Task data:
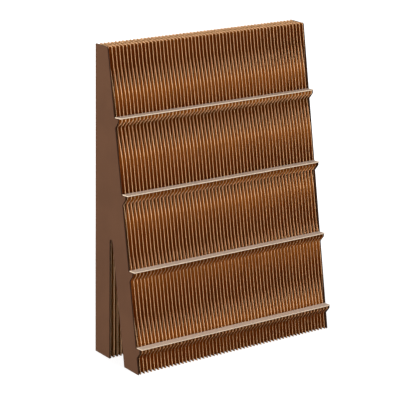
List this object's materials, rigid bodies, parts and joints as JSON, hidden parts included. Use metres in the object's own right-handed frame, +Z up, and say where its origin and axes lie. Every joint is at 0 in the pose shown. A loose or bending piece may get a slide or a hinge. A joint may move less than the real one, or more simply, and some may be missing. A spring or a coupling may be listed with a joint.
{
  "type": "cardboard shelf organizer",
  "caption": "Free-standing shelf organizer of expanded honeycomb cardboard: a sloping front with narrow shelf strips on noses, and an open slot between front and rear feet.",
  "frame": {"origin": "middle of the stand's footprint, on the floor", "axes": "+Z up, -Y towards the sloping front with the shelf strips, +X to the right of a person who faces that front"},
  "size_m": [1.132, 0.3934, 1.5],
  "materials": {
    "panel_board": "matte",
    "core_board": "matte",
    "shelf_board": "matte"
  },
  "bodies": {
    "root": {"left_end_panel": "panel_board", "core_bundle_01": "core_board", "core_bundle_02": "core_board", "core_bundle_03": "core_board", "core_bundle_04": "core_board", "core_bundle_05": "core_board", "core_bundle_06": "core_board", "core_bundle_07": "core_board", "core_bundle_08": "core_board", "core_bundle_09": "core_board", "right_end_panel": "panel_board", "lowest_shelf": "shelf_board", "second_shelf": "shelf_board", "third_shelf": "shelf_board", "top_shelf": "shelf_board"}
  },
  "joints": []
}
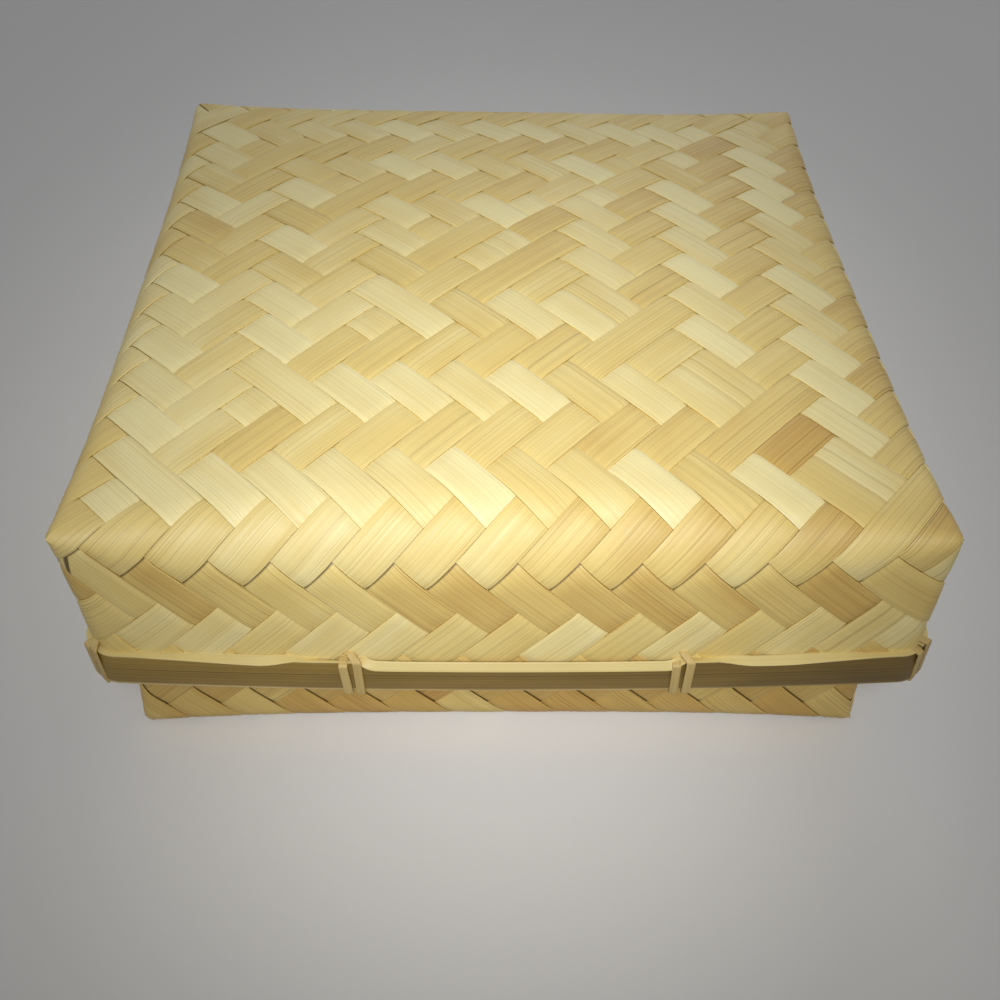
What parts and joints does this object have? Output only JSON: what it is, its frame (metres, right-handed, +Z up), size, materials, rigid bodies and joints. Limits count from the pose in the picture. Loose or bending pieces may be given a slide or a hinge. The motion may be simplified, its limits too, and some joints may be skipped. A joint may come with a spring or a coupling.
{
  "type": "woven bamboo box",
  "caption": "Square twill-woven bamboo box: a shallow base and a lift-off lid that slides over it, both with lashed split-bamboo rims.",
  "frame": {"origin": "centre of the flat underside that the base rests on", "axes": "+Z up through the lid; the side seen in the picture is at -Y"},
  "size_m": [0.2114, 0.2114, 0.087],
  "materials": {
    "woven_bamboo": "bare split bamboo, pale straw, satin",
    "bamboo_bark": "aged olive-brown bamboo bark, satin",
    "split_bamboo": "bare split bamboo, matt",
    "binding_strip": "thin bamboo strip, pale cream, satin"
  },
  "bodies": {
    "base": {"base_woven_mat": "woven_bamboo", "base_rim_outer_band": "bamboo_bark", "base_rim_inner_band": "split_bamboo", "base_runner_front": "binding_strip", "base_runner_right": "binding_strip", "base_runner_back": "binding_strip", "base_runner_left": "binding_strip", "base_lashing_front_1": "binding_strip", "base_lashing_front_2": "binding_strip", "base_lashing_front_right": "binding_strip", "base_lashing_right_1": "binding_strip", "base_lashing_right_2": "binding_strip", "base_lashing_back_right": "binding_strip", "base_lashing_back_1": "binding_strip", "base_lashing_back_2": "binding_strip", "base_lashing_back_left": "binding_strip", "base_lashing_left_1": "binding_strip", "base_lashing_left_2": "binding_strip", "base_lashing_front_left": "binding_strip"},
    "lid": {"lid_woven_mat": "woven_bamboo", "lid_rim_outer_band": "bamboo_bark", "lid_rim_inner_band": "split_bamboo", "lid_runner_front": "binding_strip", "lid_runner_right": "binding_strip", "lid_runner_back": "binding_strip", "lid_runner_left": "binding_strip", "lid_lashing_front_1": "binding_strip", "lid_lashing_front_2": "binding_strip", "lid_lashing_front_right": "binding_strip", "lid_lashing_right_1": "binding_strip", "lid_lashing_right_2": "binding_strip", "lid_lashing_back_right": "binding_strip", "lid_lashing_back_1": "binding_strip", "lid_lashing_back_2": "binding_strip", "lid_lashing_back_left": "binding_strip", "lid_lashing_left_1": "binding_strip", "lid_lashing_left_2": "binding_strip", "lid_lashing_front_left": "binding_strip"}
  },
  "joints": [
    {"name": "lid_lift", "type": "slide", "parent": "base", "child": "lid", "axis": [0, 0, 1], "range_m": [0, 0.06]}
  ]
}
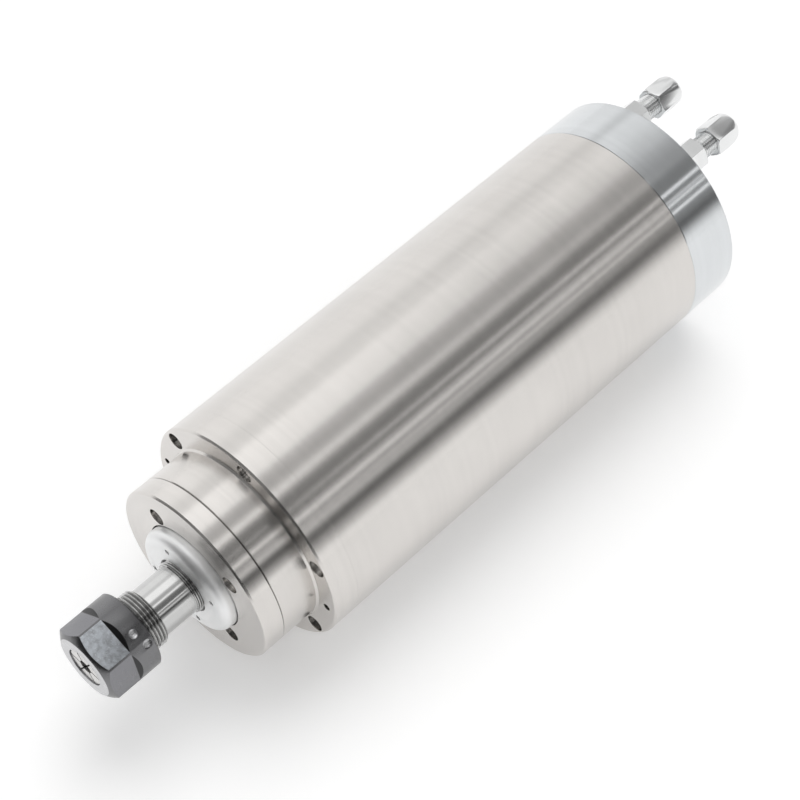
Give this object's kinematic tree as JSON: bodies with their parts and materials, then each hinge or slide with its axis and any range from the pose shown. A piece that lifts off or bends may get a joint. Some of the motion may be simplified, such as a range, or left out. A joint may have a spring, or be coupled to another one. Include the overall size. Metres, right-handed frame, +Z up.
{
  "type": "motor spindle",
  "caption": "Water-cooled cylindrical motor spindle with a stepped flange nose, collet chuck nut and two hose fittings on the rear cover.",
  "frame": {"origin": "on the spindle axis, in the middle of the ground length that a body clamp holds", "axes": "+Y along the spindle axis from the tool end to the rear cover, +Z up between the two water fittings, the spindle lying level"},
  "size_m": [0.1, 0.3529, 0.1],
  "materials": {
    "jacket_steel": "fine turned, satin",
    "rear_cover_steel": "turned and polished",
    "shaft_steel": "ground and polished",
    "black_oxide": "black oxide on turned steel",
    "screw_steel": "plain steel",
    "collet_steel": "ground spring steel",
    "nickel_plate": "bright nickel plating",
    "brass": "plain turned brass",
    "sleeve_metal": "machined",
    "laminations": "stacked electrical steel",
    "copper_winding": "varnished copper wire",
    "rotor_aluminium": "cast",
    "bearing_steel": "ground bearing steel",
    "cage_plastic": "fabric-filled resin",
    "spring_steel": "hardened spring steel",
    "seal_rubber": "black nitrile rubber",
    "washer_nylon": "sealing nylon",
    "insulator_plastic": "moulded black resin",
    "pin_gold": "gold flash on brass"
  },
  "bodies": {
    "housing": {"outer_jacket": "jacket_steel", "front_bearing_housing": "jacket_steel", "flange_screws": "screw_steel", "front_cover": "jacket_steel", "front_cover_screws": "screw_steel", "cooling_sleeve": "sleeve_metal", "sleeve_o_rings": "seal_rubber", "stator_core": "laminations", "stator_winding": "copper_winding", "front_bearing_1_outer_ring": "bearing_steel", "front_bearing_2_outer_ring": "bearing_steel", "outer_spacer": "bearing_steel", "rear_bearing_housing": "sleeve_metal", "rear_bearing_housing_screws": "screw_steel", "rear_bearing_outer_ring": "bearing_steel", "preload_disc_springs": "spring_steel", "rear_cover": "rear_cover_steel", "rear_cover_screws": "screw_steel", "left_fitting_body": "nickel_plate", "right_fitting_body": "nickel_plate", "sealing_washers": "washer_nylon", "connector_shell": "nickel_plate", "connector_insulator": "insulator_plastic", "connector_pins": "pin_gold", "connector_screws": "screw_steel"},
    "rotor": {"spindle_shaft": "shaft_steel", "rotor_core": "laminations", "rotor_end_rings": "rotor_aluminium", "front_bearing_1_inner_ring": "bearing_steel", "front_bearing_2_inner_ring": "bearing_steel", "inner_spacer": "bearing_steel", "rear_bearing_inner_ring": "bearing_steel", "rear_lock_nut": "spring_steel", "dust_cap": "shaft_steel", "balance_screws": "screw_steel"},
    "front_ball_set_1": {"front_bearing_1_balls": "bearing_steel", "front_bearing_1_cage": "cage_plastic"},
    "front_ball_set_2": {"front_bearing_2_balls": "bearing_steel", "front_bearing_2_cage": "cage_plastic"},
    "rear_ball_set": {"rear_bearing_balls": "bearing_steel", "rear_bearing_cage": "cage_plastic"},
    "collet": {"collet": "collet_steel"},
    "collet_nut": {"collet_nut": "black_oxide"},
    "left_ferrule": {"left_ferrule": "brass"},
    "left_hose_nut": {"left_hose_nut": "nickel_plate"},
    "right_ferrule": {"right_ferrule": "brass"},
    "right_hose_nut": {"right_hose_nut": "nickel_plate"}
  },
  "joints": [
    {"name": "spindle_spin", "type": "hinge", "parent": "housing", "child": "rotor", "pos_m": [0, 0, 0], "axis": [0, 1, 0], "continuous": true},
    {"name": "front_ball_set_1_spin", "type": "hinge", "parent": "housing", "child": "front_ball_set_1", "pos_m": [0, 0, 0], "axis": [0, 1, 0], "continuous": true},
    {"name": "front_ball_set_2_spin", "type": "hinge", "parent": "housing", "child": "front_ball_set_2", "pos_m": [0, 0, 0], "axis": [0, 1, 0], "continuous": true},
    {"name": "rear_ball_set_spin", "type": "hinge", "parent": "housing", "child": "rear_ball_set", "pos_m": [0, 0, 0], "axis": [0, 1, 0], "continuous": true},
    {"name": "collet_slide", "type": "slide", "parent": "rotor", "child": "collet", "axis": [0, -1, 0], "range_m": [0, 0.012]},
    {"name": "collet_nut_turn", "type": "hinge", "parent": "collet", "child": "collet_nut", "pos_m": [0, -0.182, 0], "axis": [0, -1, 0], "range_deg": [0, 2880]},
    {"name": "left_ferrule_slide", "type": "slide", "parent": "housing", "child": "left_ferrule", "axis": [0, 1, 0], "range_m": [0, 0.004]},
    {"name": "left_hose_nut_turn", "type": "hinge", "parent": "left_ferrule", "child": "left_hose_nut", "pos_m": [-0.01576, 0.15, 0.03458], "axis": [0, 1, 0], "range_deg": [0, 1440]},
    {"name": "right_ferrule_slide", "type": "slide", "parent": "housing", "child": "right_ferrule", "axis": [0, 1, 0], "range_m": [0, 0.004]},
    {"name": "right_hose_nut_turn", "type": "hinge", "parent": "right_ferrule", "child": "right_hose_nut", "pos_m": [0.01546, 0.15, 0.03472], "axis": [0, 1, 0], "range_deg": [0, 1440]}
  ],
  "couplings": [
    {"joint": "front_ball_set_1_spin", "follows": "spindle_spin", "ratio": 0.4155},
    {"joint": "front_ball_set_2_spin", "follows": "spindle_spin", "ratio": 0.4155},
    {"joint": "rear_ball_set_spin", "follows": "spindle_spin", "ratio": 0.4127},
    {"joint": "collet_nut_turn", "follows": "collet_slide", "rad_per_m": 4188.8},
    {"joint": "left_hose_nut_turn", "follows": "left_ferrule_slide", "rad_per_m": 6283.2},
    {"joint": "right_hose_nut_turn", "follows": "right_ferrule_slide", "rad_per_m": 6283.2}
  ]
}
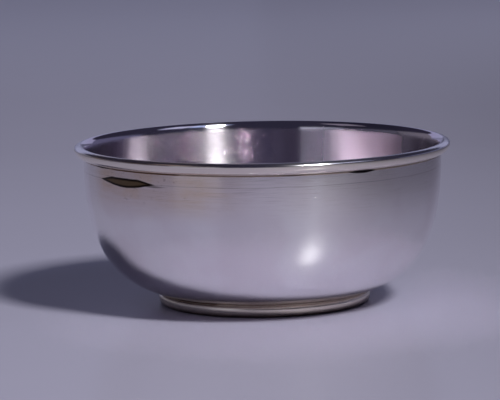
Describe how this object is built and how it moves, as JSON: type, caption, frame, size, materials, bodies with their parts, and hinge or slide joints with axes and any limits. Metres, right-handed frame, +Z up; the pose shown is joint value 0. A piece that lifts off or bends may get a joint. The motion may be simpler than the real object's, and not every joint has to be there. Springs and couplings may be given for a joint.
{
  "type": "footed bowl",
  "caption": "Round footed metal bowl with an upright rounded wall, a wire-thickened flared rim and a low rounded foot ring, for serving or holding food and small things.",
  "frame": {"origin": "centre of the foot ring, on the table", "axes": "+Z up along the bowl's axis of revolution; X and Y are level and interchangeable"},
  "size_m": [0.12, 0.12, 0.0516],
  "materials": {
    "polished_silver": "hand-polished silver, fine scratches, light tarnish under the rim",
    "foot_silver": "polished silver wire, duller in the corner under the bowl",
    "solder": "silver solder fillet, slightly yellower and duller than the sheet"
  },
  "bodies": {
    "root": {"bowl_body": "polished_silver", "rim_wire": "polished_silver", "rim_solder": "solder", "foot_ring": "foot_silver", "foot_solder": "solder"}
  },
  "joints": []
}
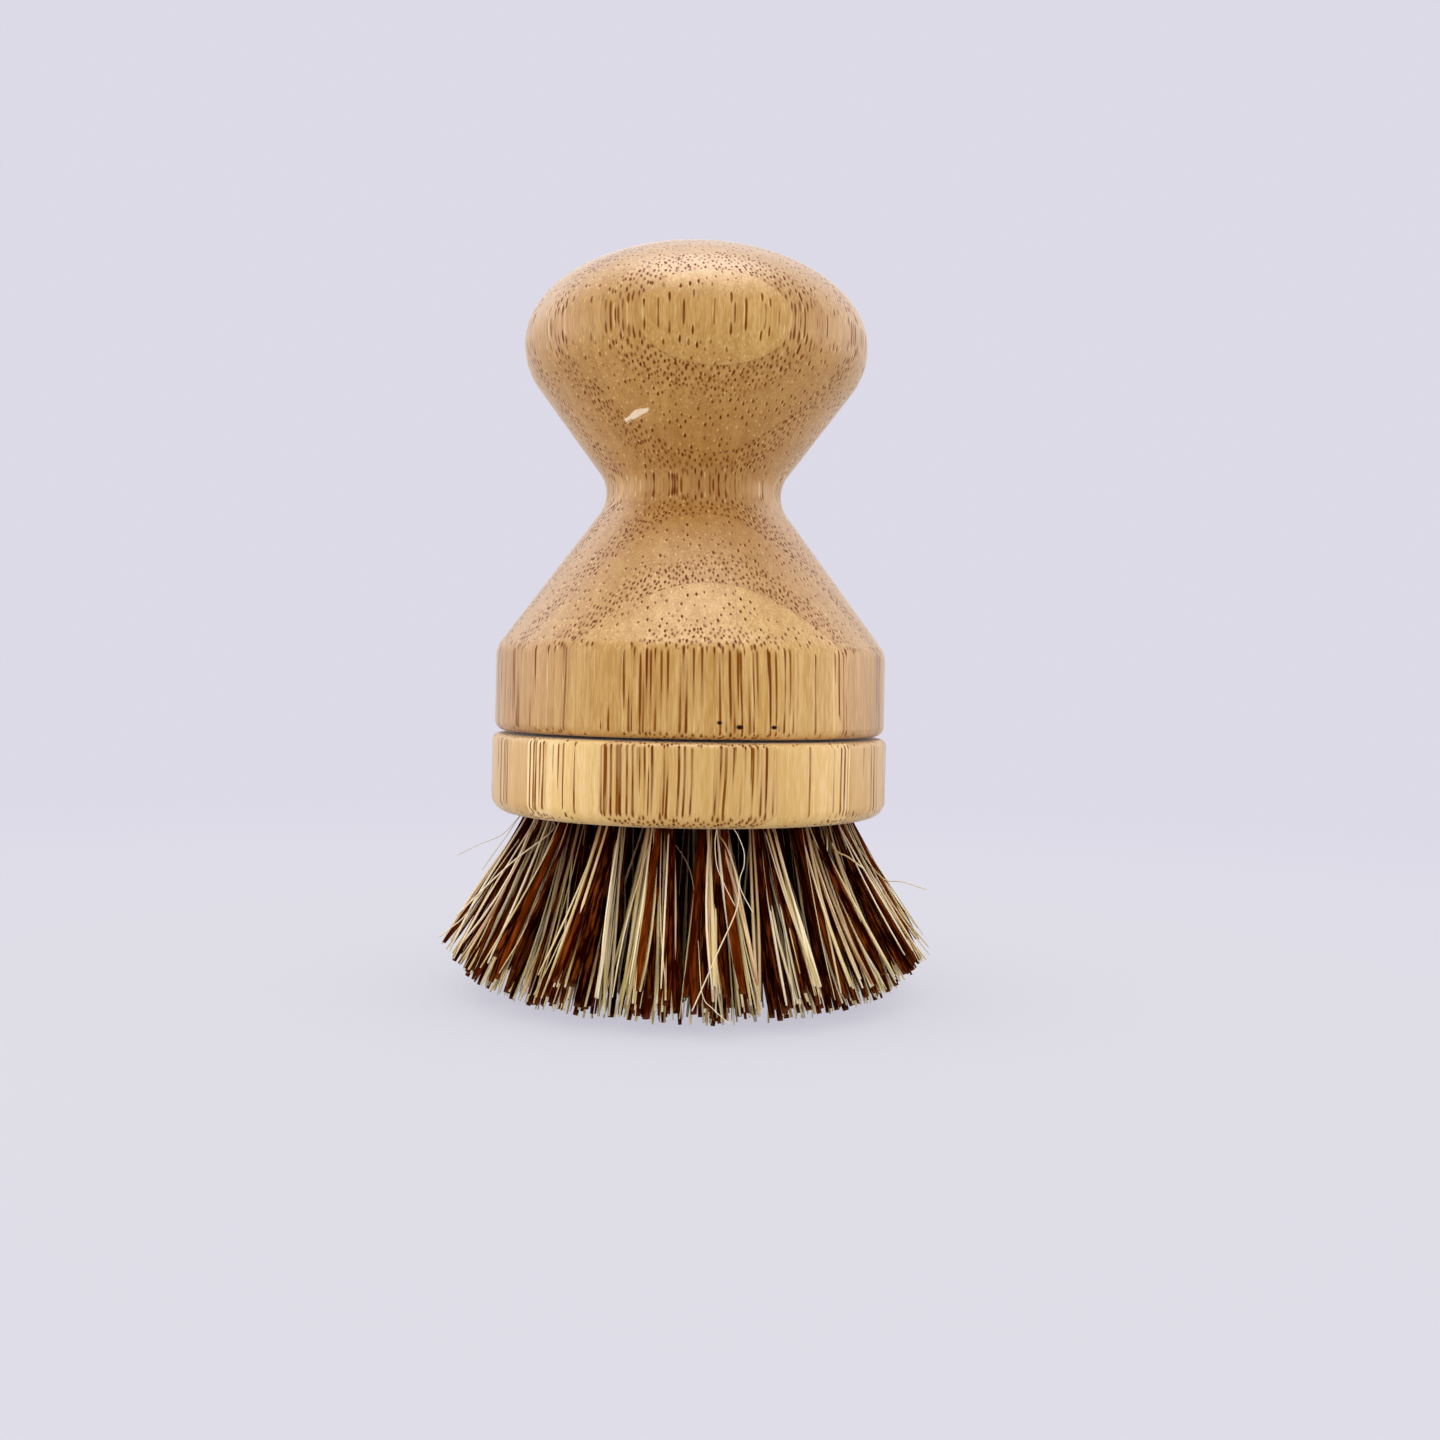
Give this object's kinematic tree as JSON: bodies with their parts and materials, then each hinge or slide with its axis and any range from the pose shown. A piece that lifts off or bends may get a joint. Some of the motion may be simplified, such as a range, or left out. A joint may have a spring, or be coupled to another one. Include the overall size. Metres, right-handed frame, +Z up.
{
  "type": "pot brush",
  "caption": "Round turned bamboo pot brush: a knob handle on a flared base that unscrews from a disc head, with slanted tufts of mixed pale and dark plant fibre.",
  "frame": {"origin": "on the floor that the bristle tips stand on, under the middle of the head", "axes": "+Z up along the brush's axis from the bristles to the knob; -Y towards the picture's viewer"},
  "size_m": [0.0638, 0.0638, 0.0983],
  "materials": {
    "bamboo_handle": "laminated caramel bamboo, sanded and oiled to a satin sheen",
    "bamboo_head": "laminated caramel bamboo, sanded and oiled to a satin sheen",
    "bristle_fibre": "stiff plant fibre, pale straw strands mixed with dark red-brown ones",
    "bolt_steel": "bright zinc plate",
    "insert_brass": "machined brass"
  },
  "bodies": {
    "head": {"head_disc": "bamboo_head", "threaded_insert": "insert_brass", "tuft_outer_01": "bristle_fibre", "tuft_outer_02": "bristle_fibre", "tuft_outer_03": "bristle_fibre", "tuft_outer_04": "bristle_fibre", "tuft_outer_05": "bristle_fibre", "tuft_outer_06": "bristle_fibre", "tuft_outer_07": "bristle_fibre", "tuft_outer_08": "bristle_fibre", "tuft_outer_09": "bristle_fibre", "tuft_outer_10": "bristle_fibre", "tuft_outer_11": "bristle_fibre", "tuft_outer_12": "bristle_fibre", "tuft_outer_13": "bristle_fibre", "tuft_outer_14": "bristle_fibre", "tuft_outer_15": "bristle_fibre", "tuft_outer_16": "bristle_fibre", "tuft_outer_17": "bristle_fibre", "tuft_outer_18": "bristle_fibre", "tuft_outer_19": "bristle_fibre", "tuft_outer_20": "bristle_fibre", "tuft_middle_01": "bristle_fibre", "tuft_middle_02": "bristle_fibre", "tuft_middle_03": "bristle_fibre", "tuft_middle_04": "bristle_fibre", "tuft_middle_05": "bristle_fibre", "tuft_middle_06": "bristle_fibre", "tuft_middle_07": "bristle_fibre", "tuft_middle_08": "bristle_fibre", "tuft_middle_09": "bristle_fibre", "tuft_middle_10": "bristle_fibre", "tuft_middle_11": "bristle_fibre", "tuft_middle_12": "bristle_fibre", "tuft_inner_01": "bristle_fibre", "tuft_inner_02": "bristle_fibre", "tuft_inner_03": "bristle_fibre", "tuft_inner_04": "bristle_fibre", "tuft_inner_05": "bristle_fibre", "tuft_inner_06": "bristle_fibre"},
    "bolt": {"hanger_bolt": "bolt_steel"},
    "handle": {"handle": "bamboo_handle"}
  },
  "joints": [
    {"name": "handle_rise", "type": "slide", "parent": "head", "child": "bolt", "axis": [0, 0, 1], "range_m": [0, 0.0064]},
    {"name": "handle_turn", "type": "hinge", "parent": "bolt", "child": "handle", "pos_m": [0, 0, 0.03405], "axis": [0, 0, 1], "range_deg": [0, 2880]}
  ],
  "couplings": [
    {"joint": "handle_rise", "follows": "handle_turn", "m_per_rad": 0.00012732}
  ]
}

Task instructions:
Only lines that contain the word "rigid" are wanted; copy each of them.

Answer to this problem:
List this object's materials, rigid bodies, parts and joints as JSON, hidden parts included. Use metres in the object's own right-handed frame, +Z up, and say where its origin and axes lie. Every joint is at 0 in the pose shown. A loose or bending piece may get a slide or a hinge. A joint may move less than the real one, or more simply, and some may be missing. A spring or a coupling may be listed with a joint.
What parts and joints does this object have? Output only JSON: what it is, its frame (metres, right-handed, +Z up), size, materials, rigid bodies and joints. Limits count from the pose in the picture. Loose or bending pieces may be given a slide or a hinge. The motion may be simplified, its limits too, and some joints may be skipped. A joint may come with a spring or a coupling.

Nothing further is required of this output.